Nunca fui grande fã dos extras que este programa nos fornecia. Raramente tive uma conversa através da webcam. Partilhei pontualmente documentos e ficheiros com colegas do liceu ou da faculdade ou com amigos que queriam dar-me a conhecer novas músicas ou ouvir algumas das bandas que eu gostava na altura. Conto pelos dedos as vezes que joguei algum jogo e na maioria dos casos foi mais por insistência da outra pessoa do que por vontade minha. Para mim o Messenger sempre foi um espaço de chat. Uma plataforma que me permitia ter uma boa conversa com alguém ao fim de um longo dia de aulas ou de trabalho.

Lembro-me das horas que passava impaciente à espera que uma certa pessoa ficasse online. Da frustração de deixar uma conversa a meio sempre que a Internet ia abaixo. E do desespero que sentia quando o Messenger passava horas ou até mesmo dias em manutenção sem permitir o acesso dos seus utilizadores. Tudo isto já faz parte do passado.

As redes sociais e as plataformas de comunicação são feitas de pessoas. Por mais que alguém queira resistir acabamos sempre por ser forçados a seguir a vontade da maioria dos nossos contactos. Quando estes optaram por trocar o Messenger pelo facebook, por mais relutante que eu fosse em aceitar a mudança e por mais incómodo que seja falar com alguém através de um browser, no fim não me restou alternativa que não desviar a minha atenção deste programa e focá-la inteiramente no facebook. 

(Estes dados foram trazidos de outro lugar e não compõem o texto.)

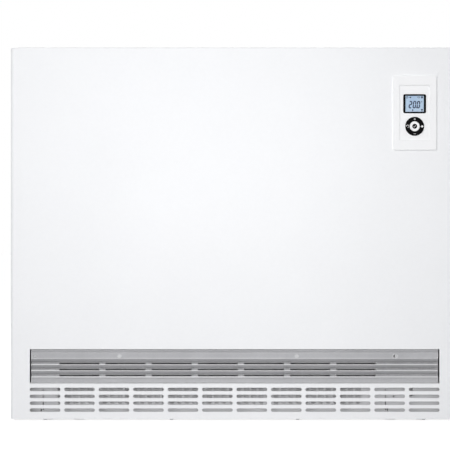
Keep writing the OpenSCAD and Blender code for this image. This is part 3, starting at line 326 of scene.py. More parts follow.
def bare_metal(name, first, second, lines=(4.0, 900.0, 900.0), metallic=1.0, rough=(0.22, 0.4),
               depth=0.01):
    """Turned, drawn or rolled metal: fine lines along one way, tarnish and worn edges."""
    material, tree, shader = new_finish(name, Metallic=metallic)
    stretched = put(tree, "Mapping", {"Vector": place_text(tree), "Scale": lines})
    scratches = put(tree, "TexNoise", {"Vector": stretched.outputs["Vector"], "Scale": 1.0,
                                       "Detail": 4.0})
    drawn = spread(tree, scratches.outputs["Fac"], 0.3, 0.7, 0.0, 1.0)
    tone = group(tree, TONE, {"First": first, "Second": second, "Patches per metre": 60.0,
                              "Mottle per metre": 600.0})
    tarnish = mixed(tree, sums(tree, "MULTIPLY", drawn, 0.3), tone.outputs["Colour"],
                    tuple(c * 0.7 for c in first))
    edge = group(tree, EDGE_WEAR_AND_SHADE, {"Reach": 0.0005, "Strength": 0.5})
    tree.links.new(mixed(tree, edge.outputs["Mask"], tarnish,
                         tuple(min(1.0, c * 1.25) for c in second)), shader.inputs["Base Color"])
    tree.links.new(spread(tree, drawn, 0.0, 1.0, *rough), shader.inputs["Roughness"])
    bumpy(tree, shader, drawn, depth)
    return material


def silver_paint(name):
    """Metallic silver paint on an aluminium extrusion, with flake and faint die lines along X; its
    thin ridges carry a painted highlight and its hollows painted shade.
    """
    material, tree, shader = new_finish(name, Specular_IOR_Level=0.5)
    where = place_text(tree)
    flakes = put(tree, "TexVoronoi", {"Vector": where, "Scale": 2600.0})
    flake = put(tree, "SeparateColor", {"Color": flakes.outputs["Color"]}).outputs[0]
    tone = group(tree, TONE, {"First": (0.365, 0.365, 0.38), "Second": (0.41, 0.41, 0.425),
                              "Patches per metre": 20.0, "Mottle per metre": 300.0})
    glitter = mixed(tree, sums(tree, "MULTIPLY", flake, 0.22), tone.outputs["Colour"],
                    (0.54, 0.54, 0.555))
    # painted highlight: thin ridges such as the grille's noses turned paler
    nose_highlight = group(tree, RIDGE_HIGHLIGHT, {"Reach": 0.002, "Strength": 0.9})
    nose_highlighted = mixed(tree, nose_highlight.outputs["Mask"], glitter, (0.66, 0.66, 0.67))
    # painted shade: the grille's hollows darkened nearly to black
    hollow_shade = group(tree, HOLLOW_SHADE, {"Reach": 0.005, "Amount": 0.95})
    tree.links.new(mixed(tree, hollow_shade.outputs["Mask"], nose_highlighted, (0.06, 0.06, 0.063)),
                   shader.inputs["Base Color"])
    tree.links.new(spread(tree, flake, 0.0, 1.0, 0.05, 0.25), shader.inputs["Metallic"])
    stretched = put(tree, "Mapping", {"Vector": where, "Scale": (3.0, 1400.0, 1400.0)})
    dies = put(tree, "TexNoise", {"Vector": stretched.outputs["Vector"], "Scale": 1.0,
                                  "Detail": 3.0})
    tree.links.new(spread(tree, dies.outputs["Fac"], 0.3, 0.7, 0.38, 0.52),
                   shader.inputs["Roughness"])
    bumpy(tree, shader, sums(tree, "ADD", sums(tree, "MULTIPLY", dies.outputs["Fac"], 0.6),
                             sums(tree, "MULTIPLY", flake, 0.4)), 0.012)
    return material


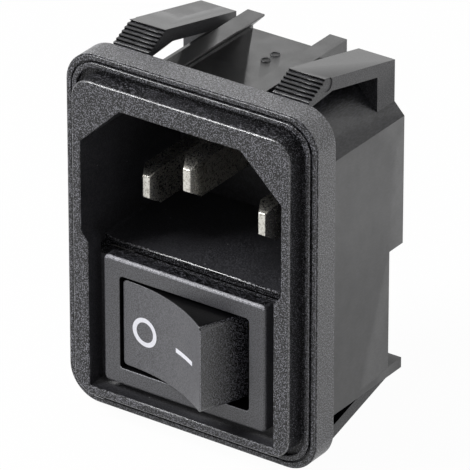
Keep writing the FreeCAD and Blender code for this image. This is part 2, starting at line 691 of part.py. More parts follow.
def build_centre_terminal(pole, row):
    """The pole's common terminal, whose rounded front edge is the bridge's fulcrum."""
    body = new_body(f"centre_terminal_{pole}")
    half = "blade_thick / 2"
    blade = polygon(add_sketch(body, "XY_Plane", f"{row} - switch_row"), box_corners(
        f"-{half}", half, "bridge_axis", "case_rear + blade_length"))
    extrude(body, "Pad", blade, "blade_wide", both=True)
    edge = circle(add_sketch(body, "XY_Plane", f"{row} - switch_row"),
                  ("0", "bridge_axis"), half)
    extrude(body, "Pad", edge, "blade_wide", both=True)
    finish_blade(body, "0", row)
    return body


def tilted(along, out):
    """A place in the closed bridge's frame, as a pair of expressions in the row's frame."""
    turn = "bridge_tilt * 1 deg"
    return (f"({along}) * cos({turn}) + ({out}) * sin({turn})",
            f"bridge_axis - ({along}) * sin({turn}) + ({out}) * cos({turn})")


LANDING_FRONT = "(2 * contact_thick + contact_gap)"


def build_load_terminal(pole, row):
    """The pole's outgoing terminal: a landing square to the closed contact, and a blade."""
    body = new_body(f"load_terminal_{pole}")
    rear = f"({LANDING_FRONT} + blade_thick)"
    end = "case_rear + blade_length"
    outer = "-load_blade"
    inner = "blade_thick - load_blade"
    corner = "-contact_reach - contact_head"
    profile = polygon(add_sketch(body, "XY_Plane", f"{row} - switch_row"), [
        tilted("-landing_inner", LANDING_FRONT), tilted(corner, LANDING_FRONT),
        (outer, tilted(corner, LANDING_FRONT)[1]), (outer, end), (inner, end),
        (inner, tilted(corner, rear)[1]), tilted("-landing_inner", rear)])
    extrude(body, "Pad", profile, "blade_wide", both=True)
    bore = add_sketch(body, "XY_Plane", f"{row} - switch_row")
    centre = tilted("-contact_reach", "0")
    bore.AttachmentOffset = FreeCAD.Placement(FreeCAD.Vector(0, 0, 0),
                                              FreeCAD.Rotation(FreeCAD.Vector(0, 0, 1), 1))
    bore.setExpression("AttachmentOffset.Base.x", bound(centre[0]))
    bore.setExpression("AttachmentOffset.Base.y", bound(centre[1]))
    bore.setExpression("AttachmentOffset.Base.z", bound(f"{row} - switch_row"))
    bore.setExpression("AttachmentOffset.Rotation.Angle", bound("-bridge_tilt"))
    polygon(bore, box_corners("0", "shank_radius + shank_play", "contact_thick",
                              f"{rear} + contact_thick"))
    spin(body, "Groove", bore)
    finish_blade(body, "blade_thick / 2 - load_blade", row)
    return body


def build_all():
    """Every sub-part, in the order in which the inlet goes together."""
    bodies = [build_housing(), build_plate()]
    bodies += [build_pin(label, *place) for label, place in PINS.items()]
    bodies += [build_case(), build_rocker()]
    for pole, row in POLES.items():
        bodies.append(build_plunger(pole, row))
        bodies.append(build_spring(pole, row))
        bodies.append(build_bridge(pole, row))
        bodies.append(build_rivet(f"moving_contact_{pole}", row, "bridge_tilt",
                                  "contact_thick", "-bridge_thick", 1))
        bodies.append(build_rivet(f"fixed_contact_{pole}", row, "(-bridge_tilt)",
                                  "contact_thick + contact_gap",
                                  f"{LANDING_FRONT} + blade_thick", -1))
        bodies.append(build_centre_terminal(pole, row))
        bodies.append(build_load_terminal(pole, row))
    return bodies


def check(bodies):
    """Stop on any object in error, and on any sub-part without a sound solid."""
    for item in doc.Objects:
        if "Invalid" in item.State or "Error" in item.State:
            raise RuntimeError(f"{item.Name} is {item.State}")
    for body in bodies:
        shape = body.Shape
        if shape.isNull() or not shape.isValid() or len(shape.Solids) != 1:
            raise RuntimeError(f"{body.Label} is not one sound solid")


sub_parts = build_all()
doc.recompute()
check(sub_parts)
os.makedirs("parts", exist_ok=True)
for sub_part in sub_parts:
    sub_part.Shape.exportStep(f"parts/{sub_part.Label}.step")
    print(f"{sub_part.Label}: {sub_part.Shape.Volume:.2f} mm3")
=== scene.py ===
"""Looks of a snap-in power inlet: a keyed three-pin inlet above a rocker switch.

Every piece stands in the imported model's own frame, in metres: X across, +Y into the
panel and +Z up.
"""

import json
import logging
import math
from collections.abc import Callable
from dataclasses import dataclass
from enum import Enum

import bmesh
import bpy
from mathutils import Matrix, Vector

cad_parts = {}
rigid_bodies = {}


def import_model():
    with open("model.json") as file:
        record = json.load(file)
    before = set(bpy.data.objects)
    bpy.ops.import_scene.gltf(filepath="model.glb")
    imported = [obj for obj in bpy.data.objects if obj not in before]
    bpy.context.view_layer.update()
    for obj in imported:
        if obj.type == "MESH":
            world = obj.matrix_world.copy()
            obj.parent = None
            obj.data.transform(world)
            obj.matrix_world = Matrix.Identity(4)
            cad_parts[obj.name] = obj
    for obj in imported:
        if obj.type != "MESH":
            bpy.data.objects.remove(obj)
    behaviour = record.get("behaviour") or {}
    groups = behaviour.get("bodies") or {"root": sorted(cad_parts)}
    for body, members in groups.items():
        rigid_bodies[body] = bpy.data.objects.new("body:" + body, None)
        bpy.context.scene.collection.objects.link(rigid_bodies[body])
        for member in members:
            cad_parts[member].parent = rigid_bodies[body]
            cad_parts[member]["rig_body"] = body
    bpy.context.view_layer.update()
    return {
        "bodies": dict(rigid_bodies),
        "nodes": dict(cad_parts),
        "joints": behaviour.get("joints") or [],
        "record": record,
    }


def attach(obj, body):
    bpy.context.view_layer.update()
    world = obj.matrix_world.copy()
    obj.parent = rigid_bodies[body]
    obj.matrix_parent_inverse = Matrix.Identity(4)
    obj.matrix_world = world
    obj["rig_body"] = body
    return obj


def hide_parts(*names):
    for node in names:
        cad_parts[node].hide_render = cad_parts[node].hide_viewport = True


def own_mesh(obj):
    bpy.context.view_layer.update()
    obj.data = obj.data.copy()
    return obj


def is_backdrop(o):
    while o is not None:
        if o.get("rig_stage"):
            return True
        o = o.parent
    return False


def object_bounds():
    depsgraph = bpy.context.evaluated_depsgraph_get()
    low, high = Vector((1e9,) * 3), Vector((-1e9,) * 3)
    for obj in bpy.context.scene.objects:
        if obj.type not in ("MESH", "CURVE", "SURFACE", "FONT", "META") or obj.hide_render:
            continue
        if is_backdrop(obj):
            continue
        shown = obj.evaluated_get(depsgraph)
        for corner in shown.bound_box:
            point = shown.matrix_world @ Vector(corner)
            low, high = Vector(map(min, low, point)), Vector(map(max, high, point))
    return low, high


MM = 0.001
LOG = logging.getLogger("power_inlet")

# Angles between two faces, in degrees: up to the first they are one flat face, from the
# second a convex edge is a corner to round, and from the third an edge is shaded hard.
FLAT_TO = 0.3
CORNER_FROM = 40.0
HARD_FROM = 50.0

# How much of a face's normal lies along an axis: hardly any, at a slant, half, steeply
# and nearly all.
HARDLY = 0.2
SLANTED = 0.3
HALF = 0.5
STEEPLY = 0.7
FACING = 0.9

# Plastic: its refractive index, how strong its grain's finer octaves are, where its
# noise lies and how far that moves with the share that turns pale, how many grains wide
# a cloud of gloss is, and the noise that it spans.
PLASTIC_IOR = 1.53
GRAIN_ROUGHNESS = 0.62
NOISE_MIDDLE = 0.5
NOISE_REACH = 0.3
GRAINS_IN_CLOUD = 14
CLOUD_SPAN = (0.3, 0.7)

# Dust: its colour, the spacing of its specks in mm, and where a speck fades out.
DUST_COLOUR = "#8d8d90"
DUST_SPACING = 1.6
DUST_FADE = (0.05, 0.03)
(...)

Sim, há já algum tempo que existem diversos programas que possibilitam unir várias contas de chat e o próprio Messenger também isso permite. Contudo, sou avesso a esse género de conglomerações. Torna-se confuso ver a mesma pessoa ligada em três ou mais locais distintos, tornando assim complexo todo o processo de falar com alguém. Processo esse que deve ser sempre simples. 

O Messenger caiu vítima daquilo que eu próprio receava na altura da transição do IRC. Uma sala fechada apenas te permite ver aquilo que colocas lá dentro. O facebook e o twitter abriram de novo as portas à possibilidade de conheceres pessoas novas. Pessoas que agora já não se escondiam por trás de nicks, mas que publicitavam todos os pormenores mais ínfimos da sua vida pessoal diariamente e para que todos os pudessem ver. 

O Messenger derrubou o IRC, sobreviveu ao MySpace e ao hi5, apenas para sucumbir perante o facebook. Resistiu enquanto pôde mas a partir do momento em que o Skype deixou de ser um rival e passou a figurar dentro da própria Microsoft o seu fim deixou de ser uma suposição para passar a ser uma garantia. Hoje, confrontado com a realidade desse fim apenas me resta dizer adeus.

Até sempre velho amigo, guardo eternamente todas as recordações dos vários momentos que passei contigo ligado. Horas de conversa, de alegria e de desgosto, de bom humor e de seriedade, de aproximação e de discussão, de aprendizagem e de galhofa. Hoje fico offline pela última vez. Hoje despeço-me pela última vez.